As she walked, the darkness took on a purplish hue. Flecks of color punctuated with, the likes of which Braxult had never seen. Thathtil Greg Mezzserin sat alone amongst the swirls. Sheb plunged a needle in and out of her stomach, trailing thread behind it.
“Greetings, sister, lover, hornets nest. Have you come for prophecy? Or a song or painting? Perhaps you’ve come to hear my secrets that none other know. For instance, there is no real difference between a color and a sound. My name means bringer of poisons. My name means bones of the raven. My name means nothing. Will you come play with me, sister? Will you come walk in my fields and burn my mountains?
Braxult stepped back.
“I will not, sister. You, of us all, are truly more terrible than me. Your familiars will pray to be released into my care.”

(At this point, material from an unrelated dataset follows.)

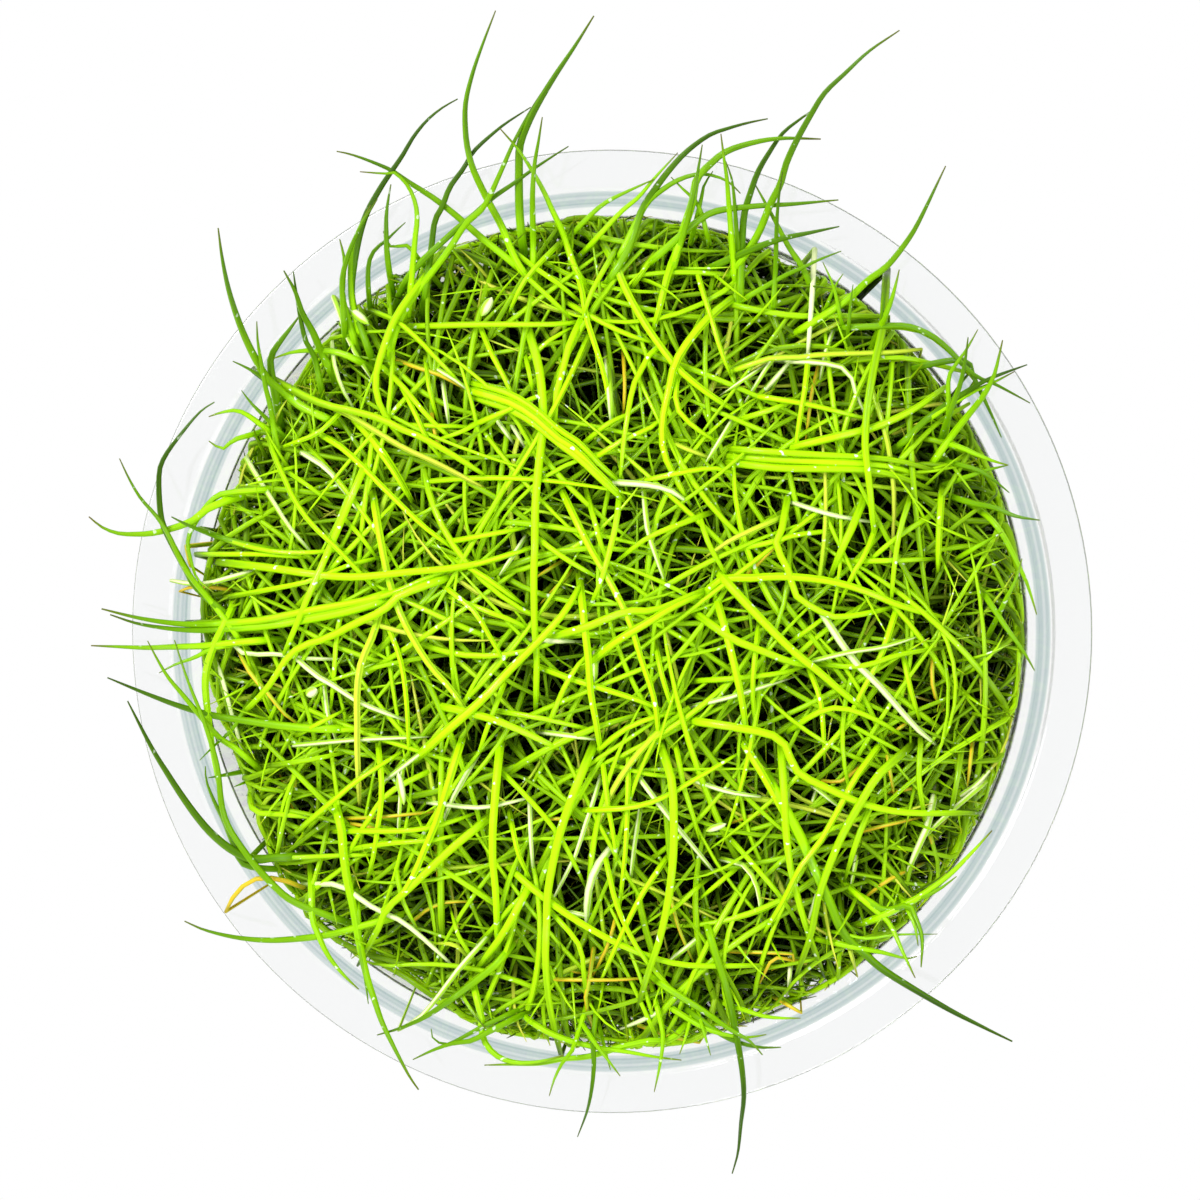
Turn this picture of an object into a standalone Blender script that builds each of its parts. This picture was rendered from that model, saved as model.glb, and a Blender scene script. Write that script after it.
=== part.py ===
"""Dwarf hairgrass in a clear culture cup.

A clear plastic cup with a wide flat flange holds a disc of gel, and the grass stands on the gel. Dwarf
hairgrass spreads by runners, so the grass is one growth: a felt of roots, the tufts that stand on it, and
the long blades that grow out of the tufts. The blades lie over each other in a low dome above the rim, and
many of them cross the flange.

Units are metres, +Z is up, and the origin is the middle of the cup's flat base.
"""

import math

import bmesh
import bpy
import numpy as np

MM = 0.001

# Cup, in millimetres
RIM_Z = 50.0
FLANGE_R = 50.0
COLLAR_R = 42.5
WALL = 0.8
FLOOR = 1.0
CUP_STEPS = 40

# Gel
GEL_TOP = 10.5
GAP = 0.3

# Root felt
FELT_R = 40.0
FELT_TOP = 12.4

# Tufts stand in rings: number in the ring, its radius, and the radius of a tuft's head
TUFT_RINGS = (
    (1, 0.0, 9.0),
    (6, 15.0, 9.2),
    (12, 31.5, 9.6),
)
TUFT_RIBS = 10
RIB_DEPTH = 0.14
CROWN_DIP = 3.6
CROWN_NOTCH = 5.0

# The canopy is a low dome: its height over the base at the axis and at the rim
CANOPY_TOP = 63.0
CANOPY_EDGE = 55.5
CANOPY_R = 44.0
TUFT_BELOW_CANOPY = 3.5

# Blades
BLADE_STEP = 7.2
BLADE_ROOT_DEPTH = 7.0
ROOT_REACH = 0.5
CLIMB = 1.7
TIP_TAPER = 0.65
CROSSING_GAP = 0.8
CROSSING_RISE = 0.7
CROSSING_SLOPE = 0.25
LAY_ROUNDS = 2

# Plan routes are drawn as they look from EYE on the level PLAN_Z: a higher point is set closer to EYE
EYE = np.array([52.3, 15.65, 647.5])
PLAN_Z = 58.0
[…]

Thathtil Grog Mezzserin looked up at Braxult. She flicked the needle and thread toward her.
“You will leave me now, Braxult, but you will take this needle and thread before you do. The road is winding and ever changing. The blood will be born with my gifts. You will know my poetry by its hollow bones. Now go.”
So Braxult did, silently and without reply.
The colors faded as she traveled farther away from Thathil Grog Mezzserin. Braxult was quiet and disturbed as she picked her way through the dark lands once again. She was lost in thought, a side effect of seeing her sister. The insanity was contagious and she struggled to shrug it off, her mind swirling in quiet subdued panic.
So distracted was she that Braxult did not notice she was no longer alone. Her foot slammed into something physical, pulling her back into her current reality. Looking down, she spotted Nuremian, sitting upon the ground. He looked to have lain there a long time. The skin on his ribs clung to them, his stomach distended. Though he could truly not die, Nuremian was starving. A hollow blank look hung in his eyes. He made not a sound, despite the impact.
Braxult’s eyes swayed a foot away from him. There, on the ground and easily within his reach, was an apple. His hunger obviously caused him great discomfort, yet he could not be bothered to eat. Braxult thought to protest, but realized it was meaningless. Without a word, she picked up the apple and left.
She wandered then for an age. When she had thought all that she needed to think, Braxult returned to her cold creation. Standing before it was Drexath. Her skin was covered in boils, her breath coming into her lungs in raspy gasps. She seemed frail, yet her strength was found in the frailty. She hissed out her words before Braxult had a chance to inquire as to her presence.
“You have sought gifts from each of your siblings, save me. You have stolen from them all. Gul must be pleased. Why, sister, have you not sought out a boon from me?”
Braxult lowered her gaze. She always found her sister’s appearance pleasing, though she was quite certain Yuzzdil had something to do with that. She hesitated for a moment before she spoke.
“I seek to defy my nature, sister, and create. I do not know that you have anything you can do to assist me. Ours is not the hand of making.”
Drexath smiled, stepping slowly toward Braxult. The demon of disease’s leathery hand moved to the demon of death’s face, crinkling as it caressed.
“You will receive a gift from me, sister, though i will happen after your creation is done. I will send to you countless souls over time. War will ravage them and greed with be their undoing. Lust will drive them into madness. Pride and Apathy’s kin will forever remain lovers. It is disease, however, that will offer a bounty unto death.”
Drexath leaned closer, her bloodied cheek wiping against her sister’s. Her mouth puckered and whispered into her ear.
“It is I who will fill you, sister.”
Without another word, Drexath walked away. Braxult watched her until she disappeared into the darkness. She starred in the direction for a long time. Then, she began her work.